▶ **Stored data**

[Begin]

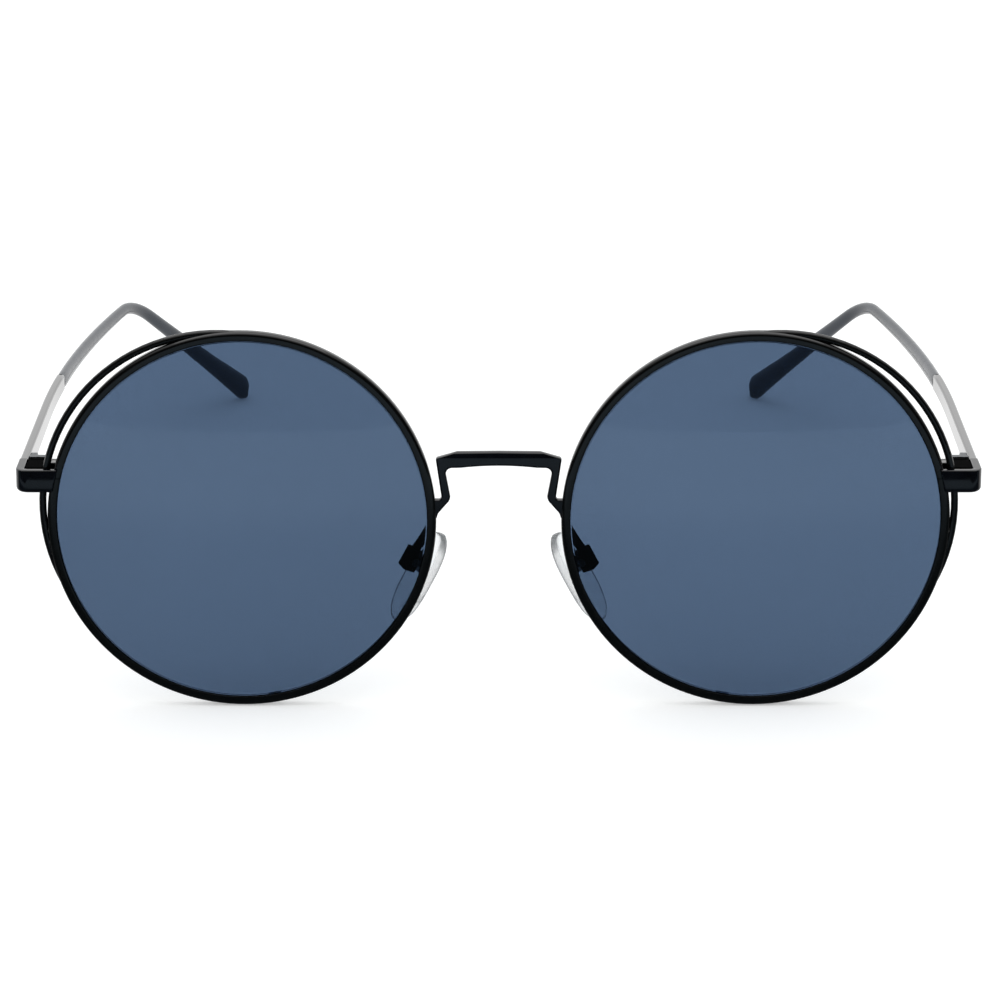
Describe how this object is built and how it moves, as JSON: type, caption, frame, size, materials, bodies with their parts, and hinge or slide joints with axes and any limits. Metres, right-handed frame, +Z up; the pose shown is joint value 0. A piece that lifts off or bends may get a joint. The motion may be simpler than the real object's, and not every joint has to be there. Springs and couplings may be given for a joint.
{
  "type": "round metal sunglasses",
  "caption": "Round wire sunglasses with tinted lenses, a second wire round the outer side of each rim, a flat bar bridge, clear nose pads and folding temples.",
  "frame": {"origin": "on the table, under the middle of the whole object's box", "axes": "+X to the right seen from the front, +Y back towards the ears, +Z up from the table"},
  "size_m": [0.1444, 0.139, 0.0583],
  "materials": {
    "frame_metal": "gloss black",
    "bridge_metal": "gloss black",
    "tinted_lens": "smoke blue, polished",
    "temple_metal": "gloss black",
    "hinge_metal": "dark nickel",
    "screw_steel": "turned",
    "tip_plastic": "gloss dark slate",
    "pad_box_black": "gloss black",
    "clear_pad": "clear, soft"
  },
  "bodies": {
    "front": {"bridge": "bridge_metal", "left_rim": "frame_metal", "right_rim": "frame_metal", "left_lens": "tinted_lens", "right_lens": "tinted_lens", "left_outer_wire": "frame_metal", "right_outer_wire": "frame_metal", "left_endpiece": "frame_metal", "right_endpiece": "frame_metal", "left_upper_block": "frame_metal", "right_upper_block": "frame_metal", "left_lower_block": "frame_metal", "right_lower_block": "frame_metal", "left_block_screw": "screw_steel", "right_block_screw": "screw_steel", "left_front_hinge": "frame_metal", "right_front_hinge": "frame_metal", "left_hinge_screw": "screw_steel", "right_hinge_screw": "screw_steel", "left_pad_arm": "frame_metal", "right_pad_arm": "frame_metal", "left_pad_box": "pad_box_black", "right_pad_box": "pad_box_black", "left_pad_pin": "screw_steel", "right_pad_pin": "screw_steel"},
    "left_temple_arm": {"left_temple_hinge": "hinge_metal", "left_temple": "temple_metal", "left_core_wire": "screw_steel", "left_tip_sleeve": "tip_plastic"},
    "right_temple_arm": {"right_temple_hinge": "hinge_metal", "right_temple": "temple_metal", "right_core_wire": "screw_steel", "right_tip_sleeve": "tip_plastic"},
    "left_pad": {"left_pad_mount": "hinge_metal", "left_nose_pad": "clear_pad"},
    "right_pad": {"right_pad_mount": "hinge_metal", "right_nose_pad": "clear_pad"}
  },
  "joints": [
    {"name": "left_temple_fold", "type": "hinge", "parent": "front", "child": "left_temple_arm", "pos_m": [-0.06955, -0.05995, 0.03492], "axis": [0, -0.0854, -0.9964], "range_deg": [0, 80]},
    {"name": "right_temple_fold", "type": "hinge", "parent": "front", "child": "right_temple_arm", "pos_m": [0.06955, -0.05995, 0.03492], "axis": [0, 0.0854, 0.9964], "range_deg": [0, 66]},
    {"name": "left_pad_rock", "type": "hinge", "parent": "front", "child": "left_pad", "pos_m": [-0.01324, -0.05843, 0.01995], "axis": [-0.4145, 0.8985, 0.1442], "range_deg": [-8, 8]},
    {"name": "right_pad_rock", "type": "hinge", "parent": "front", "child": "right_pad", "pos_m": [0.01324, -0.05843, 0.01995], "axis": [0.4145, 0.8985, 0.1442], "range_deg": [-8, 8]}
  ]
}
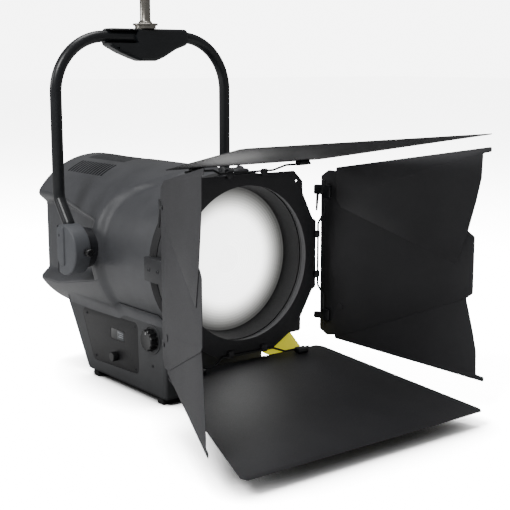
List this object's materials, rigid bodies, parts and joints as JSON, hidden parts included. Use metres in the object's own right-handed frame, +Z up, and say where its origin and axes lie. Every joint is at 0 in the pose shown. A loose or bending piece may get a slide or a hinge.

[End]

▶ **Direction**
Every line above should be printed again exactly as it stands.

▶ **Result for this task**
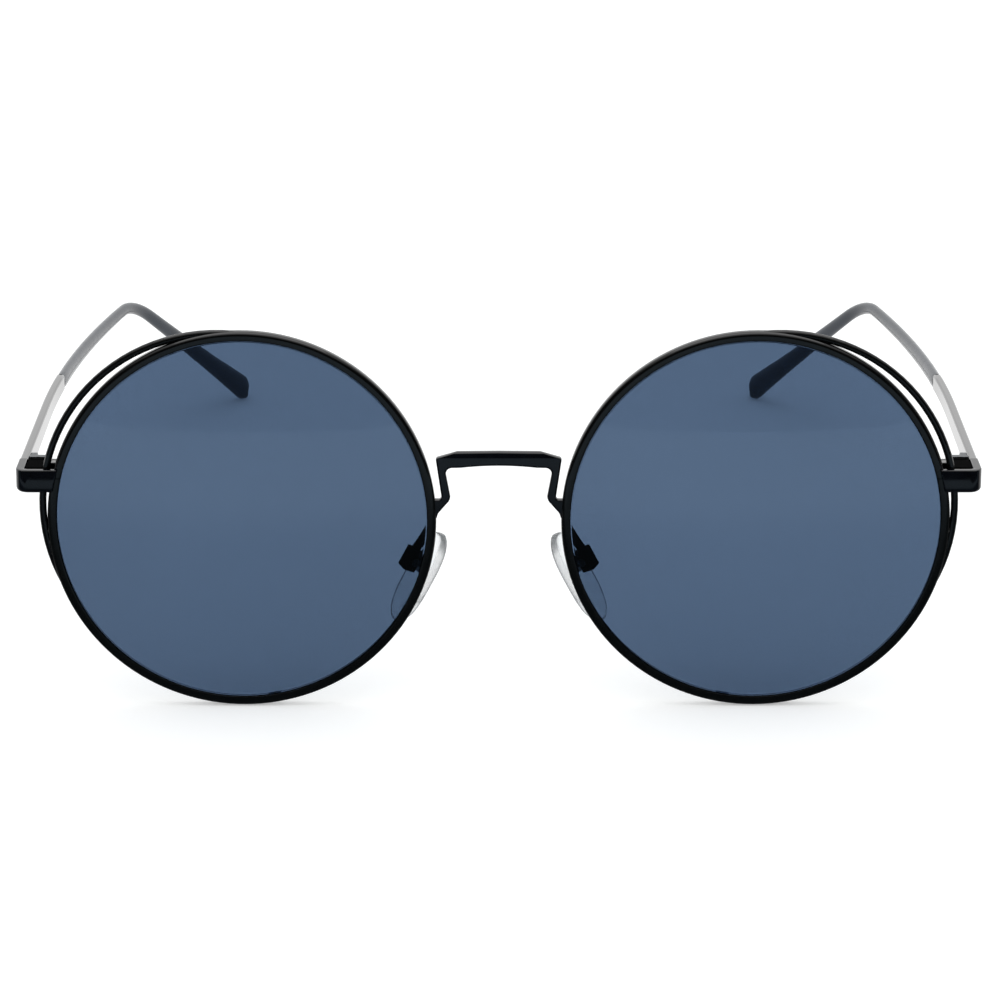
Describe how this object is built and how it moves, as JSON: type, caption, frame, size, materials, bodies with their parts, and hinge or slide joints with axes and any limits. Metres, right-handed frame, +Z up; the pose shown is joint value 0. A piece that lifts off or bends may get a joint. The motion may be simpler than the real object's, and not every joint has to be there. Springs and couplings may be given for a joint.
{
  "type": "round metal sunglasses",
  "caption": "Round wire sunglasses with tinted lenses, a second wire round the outer side of each rim, a flat bar bridge, clear nose pads and folding temples.",
  "frame": {"origin": "on the table, under the middle of the whole object's box", "axes": "+X to the right seen from the front, +Y back towards the ears, +Z up from the table"},
  "size_m": [0.1444, 0.139, 0.0583],
  "materials": {
    "frame_metal": "gloss black",
    "bridge_metal": "gloss black",
    "tinted_lens": "smoke blue, polished",
    "temple_metal": "gloss black",
    "hinge_metal": "dark nickel",
    "screw_steel": "turned",
    "tip_plastic": "gloss dark slate",
    "pad_box_black": "gloss black",
    "clear_pad": "clear, soft"
  },
  "bodies": {
    "front": {"bridge": "bridge_metal", "left_rim": "frame_metal", "right_rim": "frame_metal", "left_lens": "tinted_lens", "right_lens": "tinted_lens", "left_outer_wire": "frame_metal", "right_outer_wire": "frame_metal", "left_endpiece": "frame_metal", "right_endpiece": "frame_metal", "left_upper_block": "frame_metal", "right_upper_block": "frame_metal", "left_lower_block": "frame_metal", "right_lower_block": "frame_metal", "left_block_screw": "screw_steel", "right_block_screw": "screw_steel", "left_front_hinge": "frame_metal", "right_front_hinge": "frame_metal", "left_hinge_screw": "screw_steel", "right_hinge_screw": "screw_steel", "left_pad_arm": "frame_metal", "right_pad_arm": "frame_metal", "left_pad_box": "pad_box_black", "right_pad_box": "pad_box_black", "left_pad_pin": "screw_steel", "right_pad_pin": "screw_steel"},
    "left_temple_arm": {"left_temple_hinge": "hinge_metal", "left_temple": "temple_metal", "left_core_wire": "screw_steel", "left_tip_sleeve": "tip_plastic"},
    "right_temple_arm": {"right_temple_hinge": "hinge_metal", "right_temple": "temple_metal", "right_core_wire": "screw_steel", "right_tip_sleeve": "tip_plastic"},
    "left_pad": {"left_pad_mount": "hinge_metal", "left_nose_pad": "clear_pad"},
    "right_pad": {"right_pad_mount": "hinge_metal", "right_nose_pad": "clear_pad"}
  },
  "joints": [
    {"name": "left_temple_fold", "type": "hinge", "parent": "front", "child": "left_temple_arm", "pos_m": [-0.06955, -0.05995, 0.03492], "axis": [0, -0.0854, -0.9964], "range_deg": [0, 80]},
    {"name": "right_temple_fold", "type": "hinge", "parent": "front", "child": "right_temple_arm", "pos_m": [0.06955, -0.05995, 0.03492], "axis": [0, 0.0854, 0.9964], "range_deg": [0, 66]},
    {"name": "left_pad_rock", "type": "hinge", "parent": "front", "child": "left_pad", "pos_m": [-0.01324, -0.05843, 0.01995], "axis": [-0.4145, 0.8985, 0.1442], "range_deg": [-8, 8]},
    {"name": "right_pad_rock", "type": "hinge", "parent": "front", "child": "right_pad", "pos_m": [0.01324, -0.05843, 0.01995], "axis": [0.4145, 0.8985, 0.1442], "range_deg": [-8, 8]}
  ]
}
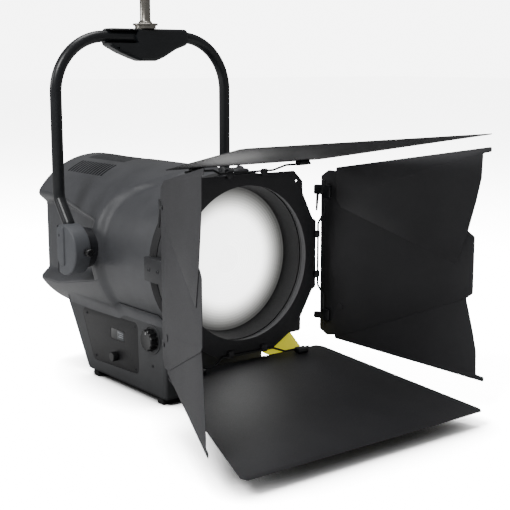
List this object's materials, rigid bodies, parts and joints as JSON, hidden parts included. Use metres in the object's own right-handed frame, +Z up, and say where its origin and axes lie. Every joint is at 0 in the pose shown. A loose or bending piece may get a slide or a hinge.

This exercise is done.